Shakedown analysis of a torispherical head with a piping nozzle under combined loads by the stress compensation method

Abstract

Shakedown assessment is an important task in determining the load-bearing capacity of structures and evaluating their safety. The traditional shakedown analyses, which are based on the upper or lower bound shakedown theorem to establish the mathematical programming formulation and solve an optimisation problem, are difficult to apply in engineering practice owing to limitations of the computing scale and computational efficiency. In this study, a numerical shakedown analysis using the recently developed stress compensation method (SCM) is performed for a torispherical head with a piping nozzle, which is a typical structural component of pressure vessel equipment.
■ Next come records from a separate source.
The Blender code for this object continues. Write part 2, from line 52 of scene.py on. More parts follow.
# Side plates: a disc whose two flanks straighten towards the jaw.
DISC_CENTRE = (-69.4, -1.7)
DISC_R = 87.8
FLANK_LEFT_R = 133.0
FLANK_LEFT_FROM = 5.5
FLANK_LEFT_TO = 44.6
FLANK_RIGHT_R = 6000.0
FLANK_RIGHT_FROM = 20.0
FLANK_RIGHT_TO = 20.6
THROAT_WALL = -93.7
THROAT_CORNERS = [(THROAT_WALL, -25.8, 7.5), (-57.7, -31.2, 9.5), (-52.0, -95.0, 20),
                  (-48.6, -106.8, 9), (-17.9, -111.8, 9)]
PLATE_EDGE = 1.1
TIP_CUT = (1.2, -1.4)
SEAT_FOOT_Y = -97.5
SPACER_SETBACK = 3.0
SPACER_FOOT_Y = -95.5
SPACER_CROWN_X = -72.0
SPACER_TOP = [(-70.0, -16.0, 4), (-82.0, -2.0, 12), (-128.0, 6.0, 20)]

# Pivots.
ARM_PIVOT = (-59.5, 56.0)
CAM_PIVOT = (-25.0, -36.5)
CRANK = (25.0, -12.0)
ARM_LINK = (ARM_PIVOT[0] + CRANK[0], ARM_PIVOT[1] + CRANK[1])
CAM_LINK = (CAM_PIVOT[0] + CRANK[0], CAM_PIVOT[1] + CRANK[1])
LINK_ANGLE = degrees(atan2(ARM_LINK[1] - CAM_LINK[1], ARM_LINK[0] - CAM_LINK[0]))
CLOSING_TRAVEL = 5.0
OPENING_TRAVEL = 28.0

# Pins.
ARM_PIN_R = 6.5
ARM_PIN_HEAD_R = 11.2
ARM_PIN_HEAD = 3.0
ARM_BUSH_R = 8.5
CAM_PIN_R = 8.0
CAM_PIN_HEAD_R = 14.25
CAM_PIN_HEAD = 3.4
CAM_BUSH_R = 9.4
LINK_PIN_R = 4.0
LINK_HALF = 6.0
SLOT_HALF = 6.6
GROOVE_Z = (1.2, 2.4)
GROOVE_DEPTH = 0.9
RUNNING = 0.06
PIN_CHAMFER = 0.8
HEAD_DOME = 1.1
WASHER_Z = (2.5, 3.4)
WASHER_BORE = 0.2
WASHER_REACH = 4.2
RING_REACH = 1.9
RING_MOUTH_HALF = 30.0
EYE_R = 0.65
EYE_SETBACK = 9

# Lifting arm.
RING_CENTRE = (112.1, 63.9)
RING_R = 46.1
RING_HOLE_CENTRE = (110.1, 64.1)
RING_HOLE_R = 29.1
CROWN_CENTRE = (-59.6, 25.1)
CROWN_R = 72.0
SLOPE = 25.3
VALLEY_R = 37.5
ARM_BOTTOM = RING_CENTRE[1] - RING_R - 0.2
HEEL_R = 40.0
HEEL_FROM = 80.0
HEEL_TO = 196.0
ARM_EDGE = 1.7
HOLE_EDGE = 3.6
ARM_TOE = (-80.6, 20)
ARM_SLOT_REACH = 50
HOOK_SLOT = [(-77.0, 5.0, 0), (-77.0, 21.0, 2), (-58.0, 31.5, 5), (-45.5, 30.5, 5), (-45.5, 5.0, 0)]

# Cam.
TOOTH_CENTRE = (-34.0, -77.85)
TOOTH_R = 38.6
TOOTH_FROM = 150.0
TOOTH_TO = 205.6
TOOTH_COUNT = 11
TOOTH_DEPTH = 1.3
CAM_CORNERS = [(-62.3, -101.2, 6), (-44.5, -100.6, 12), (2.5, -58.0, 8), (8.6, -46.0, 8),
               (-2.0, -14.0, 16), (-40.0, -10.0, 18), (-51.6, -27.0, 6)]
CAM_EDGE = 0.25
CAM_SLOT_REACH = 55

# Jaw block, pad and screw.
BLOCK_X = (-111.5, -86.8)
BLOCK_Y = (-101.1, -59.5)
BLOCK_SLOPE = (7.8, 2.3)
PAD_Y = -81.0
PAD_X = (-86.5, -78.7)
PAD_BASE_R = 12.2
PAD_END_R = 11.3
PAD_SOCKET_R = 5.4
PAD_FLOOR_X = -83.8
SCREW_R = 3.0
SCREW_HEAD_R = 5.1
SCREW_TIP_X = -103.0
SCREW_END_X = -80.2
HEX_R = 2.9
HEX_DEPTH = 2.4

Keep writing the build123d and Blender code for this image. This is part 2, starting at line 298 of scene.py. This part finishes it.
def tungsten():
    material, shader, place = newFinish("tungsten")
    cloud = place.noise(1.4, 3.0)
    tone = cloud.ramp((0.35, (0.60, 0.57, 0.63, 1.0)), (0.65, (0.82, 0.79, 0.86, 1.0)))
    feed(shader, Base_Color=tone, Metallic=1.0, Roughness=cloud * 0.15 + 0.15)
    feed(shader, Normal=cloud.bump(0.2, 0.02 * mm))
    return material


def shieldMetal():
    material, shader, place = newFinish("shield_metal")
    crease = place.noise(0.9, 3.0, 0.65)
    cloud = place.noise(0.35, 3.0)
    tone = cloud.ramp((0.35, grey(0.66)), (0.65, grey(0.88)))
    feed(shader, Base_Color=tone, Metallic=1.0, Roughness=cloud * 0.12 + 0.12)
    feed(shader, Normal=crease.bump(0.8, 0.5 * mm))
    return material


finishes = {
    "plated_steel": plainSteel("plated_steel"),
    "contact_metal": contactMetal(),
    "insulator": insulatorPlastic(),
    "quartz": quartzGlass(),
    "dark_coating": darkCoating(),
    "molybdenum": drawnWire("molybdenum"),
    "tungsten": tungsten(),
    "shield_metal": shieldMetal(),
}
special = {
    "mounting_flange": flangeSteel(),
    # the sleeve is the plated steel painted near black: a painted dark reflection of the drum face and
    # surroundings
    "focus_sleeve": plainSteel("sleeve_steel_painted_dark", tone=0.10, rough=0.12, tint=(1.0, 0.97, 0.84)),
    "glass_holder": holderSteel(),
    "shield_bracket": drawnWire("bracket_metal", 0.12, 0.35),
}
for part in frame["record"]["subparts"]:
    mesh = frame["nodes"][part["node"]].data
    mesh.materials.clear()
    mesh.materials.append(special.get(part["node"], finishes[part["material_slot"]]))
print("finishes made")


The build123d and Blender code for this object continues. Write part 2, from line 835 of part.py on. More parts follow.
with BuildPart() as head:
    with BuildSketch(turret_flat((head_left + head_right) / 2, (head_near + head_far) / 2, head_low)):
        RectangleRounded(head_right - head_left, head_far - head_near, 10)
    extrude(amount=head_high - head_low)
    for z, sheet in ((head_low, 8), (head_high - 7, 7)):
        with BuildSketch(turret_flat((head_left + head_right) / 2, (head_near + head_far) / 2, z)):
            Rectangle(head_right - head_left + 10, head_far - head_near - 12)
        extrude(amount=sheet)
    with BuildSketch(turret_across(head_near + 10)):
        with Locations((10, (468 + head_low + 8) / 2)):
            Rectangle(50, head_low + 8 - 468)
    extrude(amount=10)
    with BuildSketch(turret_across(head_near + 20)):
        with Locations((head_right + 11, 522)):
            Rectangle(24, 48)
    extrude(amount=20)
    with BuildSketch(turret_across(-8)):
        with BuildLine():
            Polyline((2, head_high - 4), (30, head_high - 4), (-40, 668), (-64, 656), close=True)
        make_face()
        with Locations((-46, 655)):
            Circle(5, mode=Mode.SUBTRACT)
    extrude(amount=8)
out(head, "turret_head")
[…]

The loads applied to the structural component include an internal pressure, axial force, twisting moment, out-of-plane and in-plane bending moments, and thermal loading, all of which vary independently of each other. Two- and three-dimensional strict shakedown boundaries for the torispherical head under different combinations of these loads are presented and analysed. In addition, the effect of a temperature-dependent yield strength on the shakedown domain is also investigated. These investigations demonstrate that the proposed SCM is capable of solving the practical shakedown problem for structures under complicated combined loads in industrial applications. The obtained results can provide guidance for the safe structural design of torispherical heads with piping nozzles.